Gowanus residents would love to co-name a street after beloved war vet Thomas D’Alessio — they just don’t want you to Google his name.
That’s because the deceased do-gooder known to Sackett Street neighbors as “Tommy the Mayor” shares his name with a thieving New Jersey sheriff-turned-county chief who won’t get anything named after him but a cell block.
Google the name “Thomas D’Alessio” and that bad Thomas — who was busted for spending campaign cash lavishly on a vacation and real estate in the 1990s — tops the results page thanks to his high-profile criminal case.
And the good Thomas’s friends don’t want the bad Thomas’s poor reputation to besmirch the name of a man known for telling stories and buying ice cream for neighborhood kids.
A Google search won’t tell you that Brooklyn’s D’Alessio fought on the front lines in the battle of Normandy in World War II and lived on Sackett Street for 91 years (well, at least not until this story gets crawled by a Google bot).
His son (also named Thomas, and not the guy from Jersey) said his pop remained upbeat even when a drunk driver ran him down, injuring his legs, and was known to wax poetic about the Great Depression and Brooklyn’s history to anyone that would listen.
“The people on his block got a much better appreciation of the neighborhood through his stories,” said his daughter Marie D’Alessio.
He also supported Our Lady of Peace church on Fourth Avenue and could be spotted buying goodies for kids on the block until he died in 2008, his son said.

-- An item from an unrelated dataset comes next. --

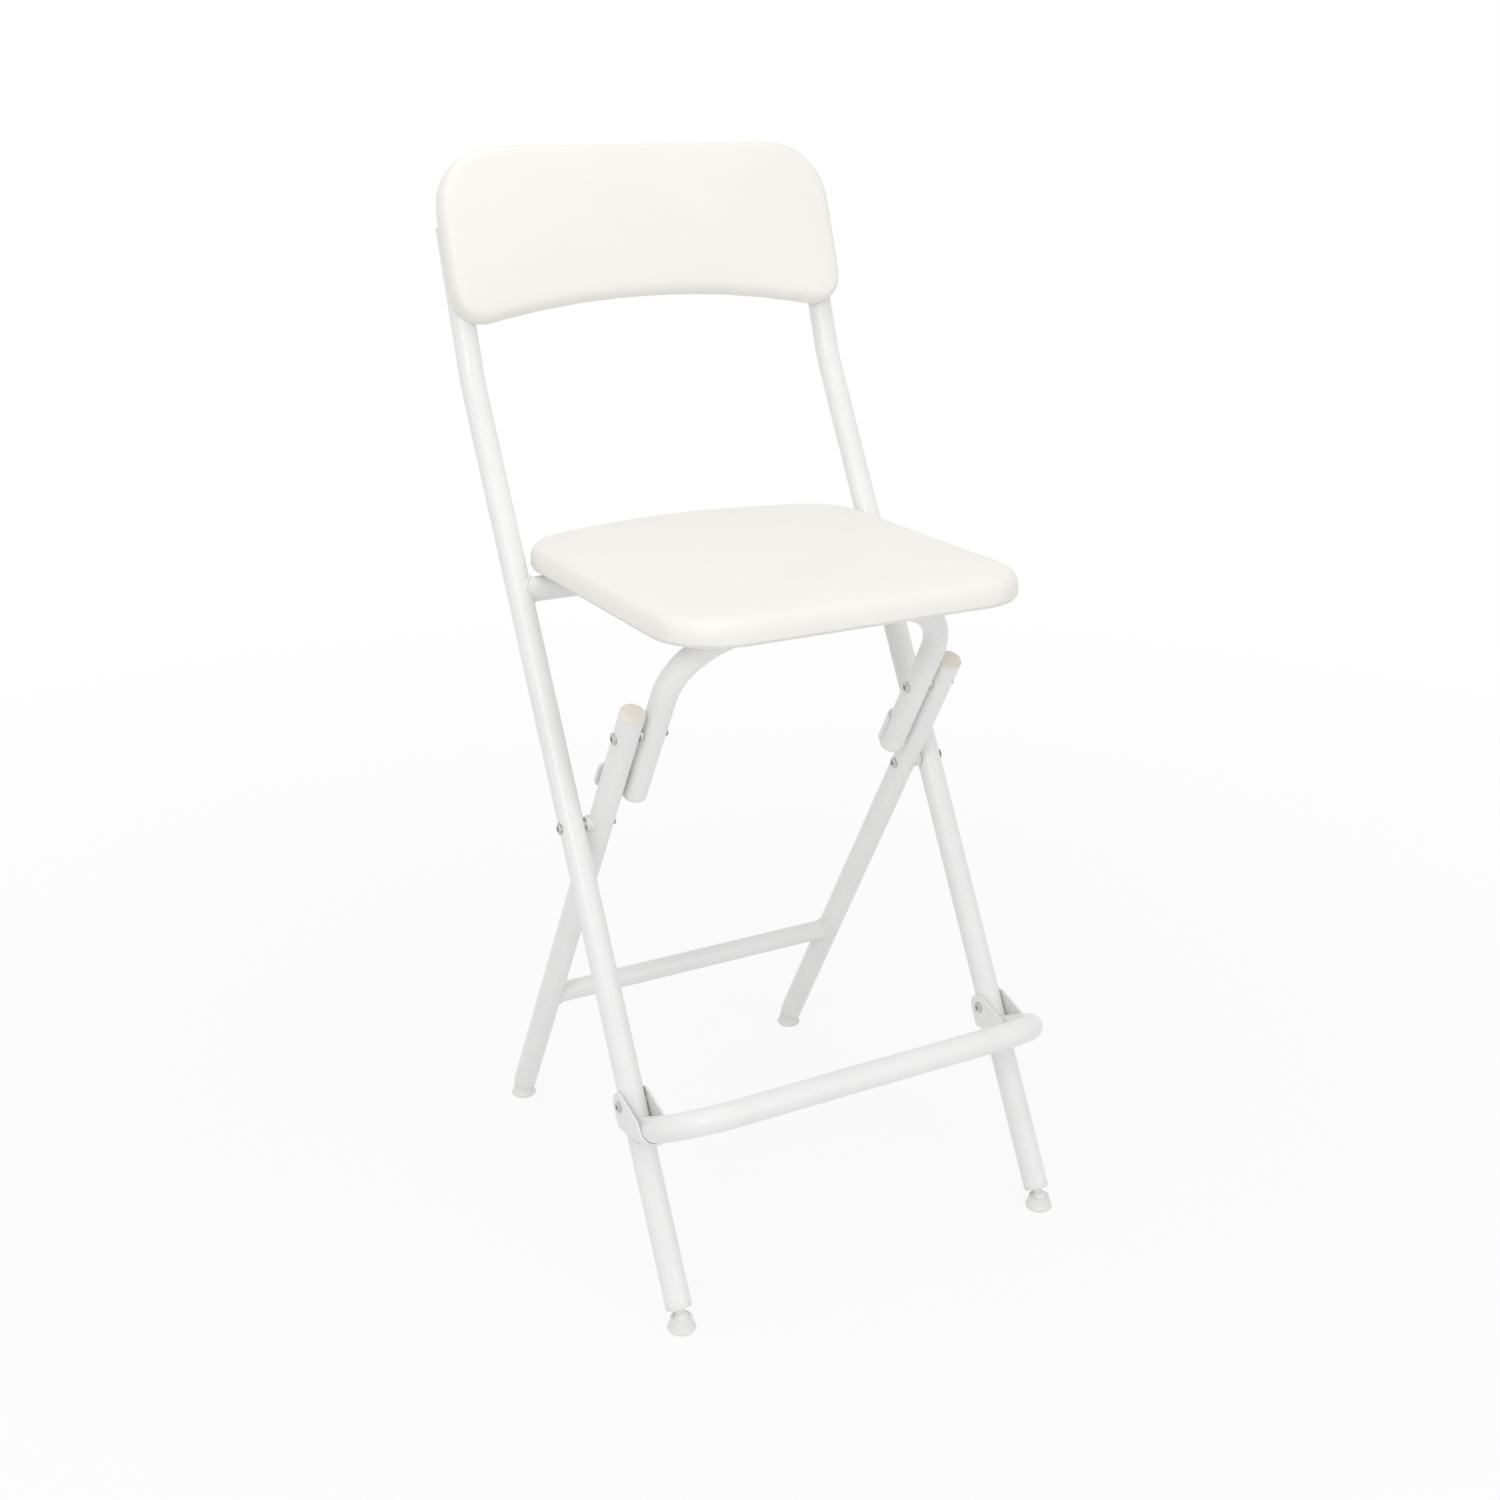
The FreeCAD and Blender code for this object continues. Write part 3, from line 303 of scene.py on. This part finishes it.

Neighbors are now petitioning the city to honor his memory by co-naming part of the street “Thomas A. D’Alessio Way.”
His daughter thinks that adding the middle initial will help resolve any potential internet mix up — especially because the other Thomas’s middle name begins with a “J,” as in “jail.”
That way, future generations will know what the name Thomas A. D’Alessio stood for — even if neighbors who knew him don’t need a reminder.
“People on the block will know it’s him,” she said.